The autonomy of counsel is essential to truthfulness, with a proposal to prevent cross-influence between the accounts of investigated parties.

Monday, March 30, 2026

Introduction

Plea bargaining agreements, as set forth in Law 12.850/13, have become one of the primary instruments for combating organized crime in Brazil. This is a means of obtaining evidence grounded in the utility, effectiveness, and truthfulness of the information provided by the cooperating witness. Within this framework, the role of technical legal counsel assumes a central position — not merely as a safeguard of fundamental rights, but as a structural element of the very reliability of the institution.

This article proposes a reinterpretation of plea bargaining agreements in light of the principle of defense independence, arguing that such independence constitutes a precondition for the duty of truthfulness. To that end, a parallel is drawn with the precautionary logic of criminal procedure, particularly with the precedents of the Brazilian Supreme Court (STF) that prohibit communication between investigated parties, and an implicit principle of narrative non-communication among cooperating witnesses with conflicting interests is proposed.

Development

Law 12.850/13 establishes, in its Article 3-C, the mandatory presence of an attorney in all plea bargaining negotiations, and, in Article 4, conditions the granting of benefits upon the effectiveness of the cooperation. It further provides for the replacement of defense counsel in cases of conflict of interest. A systematic reading of these provisions reveals that the legislature assigned to technical legal counsel a functional role in shaping the evidence — and not merely a formal assistance function.

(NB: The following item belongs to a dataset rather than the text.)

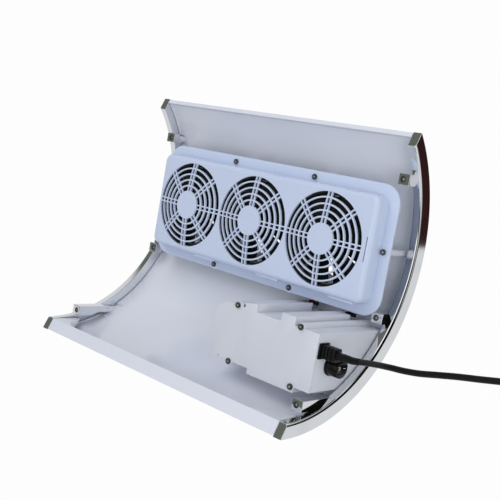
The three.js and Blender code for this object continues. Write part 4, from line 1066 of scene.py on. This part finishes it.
duct = turned("duct", [
    (44.8, FAN_W + 25.3), (47.5, FAN_W + 25.3), (47.5, SHELL_IN), (44.8, SHELL_IN),
    (44.8, GUARD_W - 2.3), (42.8, GUARD_W - 2.3), (42.8, GUARD_W - 4.3), (44.8, GUARD_W - 4.3),
], 96, 0, FAN_V)
keep_inside(seat(duct), under("duct_room", SHELL_IN - 0.3, -60, 60))
guard = guard_ring("guard", 41.5, 44.5, 0.5, 96)
join(guard, guard_ring("ring", 24.25, 26.25, 0.4, 72))
join(guard, turned("disc", [
    (0, GUARD_LOW), (8.4, GUARD_LOW), (9, GUARD_LOW + 0.6), (9, GUARD_W - 0.6), (8.4, GUARD_W),
    (0, GUARD_W),
], 48, 0, FAN_V))
for reach_x, reach_v, inset in ((43, 1.2, 0.02), (1.2, 43, 0.04)):
    spoke = block(
        "spoke", -reach_x, reach_x, FAN_V - reach_v, FAN_V + reach_v,
        GUARD_LOW + inset, GUARD_W - inset,
    )
    join(guard, round_edges(spoke, 0.4))
for name, x in FANS.items():
    stands_for(smooth(copy_of(duct, f"duct_{name}", x)), f"intake_duct_{name}")
    stands_for(seat(smooth(copy_of(guard, f"guard_{name}", x))), f"intake_guard_{name}")
bpy.data.meshes.remove(duct.data)
bpy.data.meshes.remove(guard.data)
print("ducts and guards:", 2 * len(FANS))

# %% [markdown]
# ## The power box
#
# Beside the fans a long box holds the power supply. Its tub has two small
# ducts for the fan wires, and four columns for the cover's screws. One
# outline serves tub, hollow and cover: each corner knows its way inwards.

# %% Outline
BOX_W = 37.1
TUB_W = BOX_W + 2.3
DUCT_END = 131.6
DUCTS = {"red": (50.9, 91.5), "black": (122.1, 138.9)}
FRONT_V, DUCT_V, BACK_V, BULGE_V = 76.5, 68.6, 131, 136.4
COVER_SCREWS = {
    "front_left": (67.3, 75.7), "rear_left": (67.3, 131.4),
    "front_right": (146.5, 75.7), "rear_right": (146.5, 131.4),
}
BOX_CORNERS = [
    (40.1, 83, 1, 1), (50.9, FRONT_V, 1, 1), (91.5, DUCT_V, -1, 1), (91.5, FRONT_V, -1, 1),
    (122.1, FRONT_V, 1, 1), (122.1, DUCT_V, 1, 1), (138.9, DUCT_V, -1, 1), (138.9, FRONT_V, -1, 1),
    (168.1, FRONT_V, -1, 1), (168.1, BACK_V, -1, -1), (149.7, BACK_V, -1, -1),
    (149.7, BULGE_V, -1, -1), (91.9, BULGE_V, 1, -1), (91.9, BACK_V, 1, -1), (40.1, BACK_V, 1, -1),
]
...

A plea bargaining agreement is not a mere spontaneous account. It is a legally oriented narrative, constructed through strategic decisions, selection of facts, chronological reconstruction, and evidentiary contextualization. In this environment, the narrative autonomy of the cooperating witness is a precondition for the validity of the evidence produced. The duty of truthfulness, although legally imposed upon the cooperating witness, depends on an institutional context that allows for its full realization.

It is at this point that the conflict of interest assumes structural significance. The simultaneous representation by a single attorney of cooperating witnesses whose positions intersect — particularly in cases of reciprocal denunciations — introduces an objective limitation upon the independence of the defense. The attorney comes to hold confidential information belonging to multiple clients and to operate under cross-cutting duties of loyalty and confidentiality, which compromises their capacity for free counsel.

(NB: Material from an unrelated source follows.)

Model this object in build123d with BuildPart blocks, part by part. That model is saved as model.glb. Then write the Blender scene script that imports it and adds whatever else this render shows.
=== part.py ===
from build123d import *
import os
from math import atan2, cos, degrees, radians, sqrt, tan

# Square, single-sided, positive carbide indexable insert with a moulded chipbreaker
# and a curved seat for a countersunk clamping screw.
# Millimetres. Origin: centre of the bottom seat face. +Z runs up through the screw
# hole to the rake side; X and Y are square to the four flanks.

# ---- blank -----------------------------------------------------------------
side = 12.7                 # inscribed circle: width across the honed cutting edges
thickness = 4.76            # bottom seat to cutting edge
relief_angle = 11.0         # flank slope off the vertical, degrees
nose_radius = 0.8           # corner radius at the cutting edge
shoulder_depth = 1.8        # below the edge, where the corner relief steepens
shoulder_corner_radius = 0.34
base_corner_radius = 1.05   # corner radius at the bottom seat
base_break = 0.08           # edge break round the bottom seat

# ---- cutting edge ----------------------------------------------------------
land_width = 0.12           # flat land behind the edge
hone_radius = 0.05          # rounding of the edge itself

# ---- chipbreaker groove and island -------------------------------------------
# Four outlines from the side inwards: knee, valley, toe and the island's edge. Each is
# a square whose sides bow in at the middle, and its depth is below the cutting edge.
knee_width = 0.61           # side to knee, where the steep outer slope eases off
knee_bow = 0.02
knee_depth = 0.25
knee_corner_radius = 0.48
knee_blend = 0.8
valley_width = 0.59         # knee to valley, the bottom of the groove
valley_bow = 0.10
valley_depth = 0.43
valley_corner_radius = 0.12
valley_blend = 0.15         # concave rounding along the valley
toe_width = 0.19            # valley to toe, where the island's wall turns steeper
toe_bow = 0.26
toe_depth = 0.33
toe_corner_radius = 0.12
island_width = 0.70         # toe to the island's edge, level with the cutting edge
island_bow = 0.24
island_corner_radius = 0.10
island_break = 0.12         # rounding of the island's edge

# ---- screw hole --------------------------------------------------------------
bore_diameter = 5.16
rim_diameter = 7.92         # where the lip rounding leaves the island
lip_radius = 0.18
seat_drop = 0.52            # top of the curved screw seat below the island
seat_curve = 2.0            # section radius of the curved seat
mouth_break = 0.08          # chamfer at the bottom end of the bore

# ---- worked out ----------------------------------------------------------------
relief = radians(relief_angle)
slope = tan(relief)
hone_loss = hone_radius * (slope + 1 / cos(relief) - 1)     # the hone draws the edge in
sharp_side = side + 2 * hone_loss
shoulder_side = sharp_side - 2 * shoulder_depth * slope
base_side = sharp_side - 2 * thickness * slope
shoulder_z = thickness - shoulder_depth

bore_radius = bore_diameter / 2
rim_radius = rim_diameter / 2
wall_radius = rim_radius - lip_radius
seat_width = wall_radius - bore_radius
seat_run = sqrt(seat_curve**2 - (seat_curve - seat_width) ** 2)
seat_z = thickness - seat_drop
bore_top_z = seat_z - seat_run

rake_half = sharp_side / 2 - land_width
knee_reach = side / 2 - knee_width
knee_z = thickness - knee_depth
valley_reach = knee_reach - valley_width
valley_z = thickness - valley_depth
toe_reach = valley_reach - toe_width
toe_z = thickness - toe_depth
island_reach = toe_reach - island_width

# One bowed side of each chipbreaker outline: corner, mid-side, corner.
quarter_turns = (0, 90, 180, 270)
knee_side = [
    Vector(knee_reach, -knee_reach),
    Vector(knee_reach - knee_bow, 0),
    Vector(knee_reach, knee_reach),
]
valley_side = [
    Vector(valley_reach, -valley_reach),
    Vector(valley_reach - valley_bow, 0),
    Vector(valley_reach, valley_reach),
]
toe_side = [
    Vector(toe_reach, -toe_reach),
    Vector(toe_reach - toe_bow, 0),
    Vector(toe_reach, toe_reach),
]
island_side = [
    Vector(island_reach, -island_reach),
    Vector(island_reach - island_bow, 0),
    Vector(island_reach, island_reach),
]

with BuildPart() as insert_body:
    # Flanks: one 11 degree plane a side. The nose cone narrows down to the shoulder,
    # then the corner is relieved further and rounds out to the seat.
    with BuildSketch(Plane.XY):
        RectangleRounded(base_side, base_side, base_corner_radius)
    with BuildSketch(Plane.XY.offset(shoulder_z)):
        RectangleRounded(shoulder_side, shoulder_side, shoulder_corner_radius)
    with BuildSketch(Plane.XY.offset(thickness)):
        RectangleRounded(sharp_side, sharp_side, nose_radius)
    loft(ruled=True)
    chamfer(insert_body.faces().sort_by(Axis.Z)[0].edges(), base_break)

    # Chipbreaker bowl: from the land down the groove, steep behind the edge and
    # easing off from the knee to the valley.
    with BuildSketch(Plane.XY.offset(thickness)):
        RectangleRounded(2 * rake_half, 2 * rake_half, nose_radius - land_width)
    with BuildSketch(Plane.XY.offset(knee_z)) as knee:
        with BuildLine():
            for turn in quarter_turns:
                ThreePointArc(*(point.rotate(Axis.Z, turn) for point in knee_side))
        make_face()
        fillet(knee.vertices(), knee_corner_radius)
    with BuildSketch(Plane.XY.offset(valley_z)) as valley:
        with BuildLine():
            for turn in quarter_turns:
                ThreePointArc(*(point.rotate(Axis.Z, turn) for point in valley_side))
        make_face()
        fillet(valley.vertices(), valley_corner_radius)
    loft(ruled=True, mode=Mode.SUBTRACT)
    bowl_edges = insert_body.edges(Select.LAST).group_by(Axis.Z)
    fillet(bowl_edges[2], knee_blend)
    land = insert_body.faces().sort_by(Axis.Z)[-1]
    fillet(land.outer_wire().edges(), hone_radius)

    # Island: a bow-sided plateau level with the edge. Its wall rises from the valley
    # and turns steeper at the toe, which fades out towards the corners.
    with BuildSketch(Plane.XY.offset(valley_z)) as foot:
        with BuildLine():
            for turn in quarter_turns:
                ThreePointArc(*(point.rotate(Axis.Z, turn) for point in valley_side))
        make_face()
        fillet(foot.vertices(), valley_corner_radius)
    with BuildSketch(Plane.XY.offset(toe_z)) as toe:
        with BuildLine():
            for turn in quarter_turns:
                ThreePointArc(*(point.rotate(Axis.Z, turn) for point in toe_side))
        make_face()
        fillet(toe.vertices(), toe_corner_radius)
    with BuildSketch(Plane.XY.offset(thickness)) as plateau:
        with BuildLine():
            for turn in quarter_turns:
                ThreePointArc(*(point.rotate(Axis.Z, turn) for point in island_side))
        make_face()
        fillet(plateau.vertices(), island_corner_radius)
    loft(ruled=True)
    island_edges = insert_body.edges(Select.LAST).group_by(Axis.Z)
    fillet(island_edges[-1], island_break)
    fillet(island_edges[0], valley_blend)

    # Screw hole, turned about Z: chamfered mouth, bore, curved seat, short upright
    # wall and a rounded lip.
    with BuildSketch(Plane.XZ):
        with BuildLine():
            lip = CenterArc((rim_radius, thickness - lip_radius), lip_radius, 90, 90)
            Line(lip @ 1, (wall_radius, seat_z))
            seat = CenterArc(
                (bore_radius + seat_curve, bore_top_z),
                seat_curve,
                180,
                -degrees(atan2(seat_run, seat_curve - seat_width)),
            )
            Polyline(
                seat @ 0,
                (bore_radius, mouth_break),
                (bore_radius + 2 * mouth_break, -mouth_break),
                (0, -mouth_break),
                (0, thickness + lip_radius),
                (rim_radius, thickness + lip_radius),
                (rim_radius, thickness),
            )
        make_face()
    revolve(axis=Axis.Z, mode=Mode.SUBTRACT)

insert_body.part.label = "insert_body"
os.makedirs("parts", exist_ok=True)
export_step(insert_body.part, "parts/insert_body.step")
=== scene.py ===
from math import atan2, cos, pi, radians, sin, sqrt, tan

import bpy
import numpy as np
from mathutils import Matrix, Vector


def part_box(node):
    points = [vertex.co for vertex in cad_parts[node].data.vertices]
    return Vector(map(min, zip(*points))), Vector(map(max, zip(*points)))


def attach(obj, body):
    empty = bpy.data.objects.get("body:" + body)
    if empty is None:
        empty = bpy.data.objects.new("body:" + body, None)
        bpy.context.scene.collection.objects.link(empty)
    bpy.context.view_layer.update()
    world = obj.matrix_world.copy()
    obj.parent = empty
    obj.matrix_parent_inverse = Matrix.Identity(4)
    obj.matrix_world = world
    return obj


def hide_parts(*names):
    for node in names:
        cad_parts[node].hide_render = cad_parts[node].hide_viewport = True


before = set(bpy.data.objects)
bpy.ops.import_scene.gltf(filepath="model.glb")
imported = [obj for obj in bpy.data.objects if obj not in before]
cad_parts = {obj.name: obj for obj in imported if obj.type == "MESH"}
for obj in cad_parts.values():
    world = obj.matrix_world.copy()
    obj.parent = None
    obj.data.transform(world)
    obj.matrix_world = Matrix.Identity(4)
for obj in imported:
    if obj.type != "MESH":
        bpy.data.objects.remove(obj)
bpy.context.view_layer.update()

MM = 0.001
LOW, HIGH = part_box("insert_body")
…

The direct consequence is the potential contamination of the cooperative narrative. Accounts may be filtered, adjusted, or calibrated in accordance with parallel interests, even if not deliberately so. In such a scenario, the cooperation ceases to be an autonomous expression of truth and begins to take on the contours of a shared strategic construction.

The parallel with the precautionary logic of criminal procedure reinforces this interpretation. The Code of Criminal Procedure (CPP) permits the imposition of measures prohibiting communication between investigated parties, with the objective of preventing the coordination of accounts and preserving the integrity of the evidence. The STF, in numerous precedents, has upheld such restrictions as legitimate instruments for the protection of investigations.

If the legal system acknowledges that direct communication between investigated parties can compromise the production of evidence, then it must be recognized, with even greater reason, that indirect communication mediated by shared defense counsel produces an equivalent effect. What the precautionary measure prevents at the external level — the coordination of accounts — cannot be tolerated at the internal level of the formation of the cooperative narrative.

From this observation emerges an interpretive proposal: Law 12.850/13 contains, implicitly, a principle of narrative non-communication among cooperating witnesses with mutually affected interests. This principle derives from the combination of the evidentiary nature of cooperation, the duty of truthfulness, the requirement of technical legal counsel, and the prohibition of conflicts of interest.

Conclusion

Plea bargaining agreements, as a means of obtaining evidence, require an institutional environment that guarantees the narrative autonomy of the cooperating witness. The independence of the defense, in this context, does not constitute a mere ethical requirement, but rather a structural condition for the realization of the duty of truthfulness and for the reliability of the evidence produced.

The parallel with the precautionary measures that prohibit communication between investigated parties deepens this understanding, demonstrating that the legal system already recognizes the need to prevent the contamination of evidence through the alignment of accounts. The extension of this logic to the field of plea bargaining agreements leads to the recognition of an implicit principle of narrative non-communication.

The prohibition of conflicts of interest in legal practice, within plea bargaining environments, must be understood as a foundational element of the validity of the institution. The concern is not merely to protect individual rights, but to preserve the integrity of the evidence, the quality of the investigation, and the legitimacy of criminal prosecution within the Rule of Law.